On May 1, 2013, “Marketplace” aired a segment about inflation. The show extolled the many benefits of “a little more inflation.” This is a Marketplace MegaFail inflation edition. Titled “Should we bring inflation back from the dead?,” reporter David Gura listed these benefits from just a touch more inflation:
- Housing prices would rise and fewer homeowners would find their houses underwater.
- Those who have borrowed to, say, buy a car would get to pay back their loans with cheaper dollars.
- “Companies could raise prices, that could lead to higher salaries, ‘and assuming they can control their costs, that could be beneficial to their profit margins; that could be beneficial to them expanding their business, creating jobs; that could be beneficial to their shareholders.’ “
Frankly, these statements are incredibly stupid. Inflation means prices and incomes are rising at about the same rate. Any increase in salaries will just keep pace with inflation, leaving the consumer with unchanged purchasing power. The only way people who borrow can pay back with cheaper dollars is if the inflation is a complete surprise. If the inflation is expected, it will be part of the interest rate on the loan. Finally, higher housing prices? Give me a break. Even if housing prices rose, the real net wealth in your house wouldn’t change much because the higher price level would eat up the price increase.

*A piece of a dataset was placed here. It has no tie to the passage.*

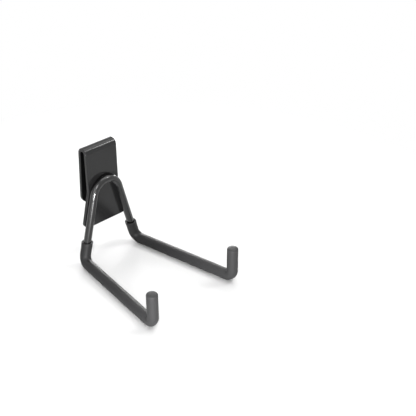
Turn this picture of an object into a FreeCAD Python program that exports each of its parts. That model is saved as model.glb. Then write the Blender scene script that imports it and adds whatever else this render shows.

This morning, Kai Ryssdal was a guest on KQED’s Forum program. He proudly declared that Marketplace did not employ any MBA’s or economics Ph.D.’s. After this embarrassment, perhaps Mr. Ryssdal should reconsider his hiring policy. Or at least talk to economists who know what they’re talking about. We’re not that hard to find.
(I suspect Marketplace will be removing this story from their website soon. As a public service, you can click here to get a pdf version of the transcript.)
 From the transcript, quoted from David Blanchflower, the Bruce V. Rauner Professor of Economics at Dartmouth College.
 From the transcript, quoted from Kevin Jacques, the Boynton D. Murch Chair in Finance at Baldwin Wallace University.
 Another priceless gem from Prof. Jacques, see footnote 2 above.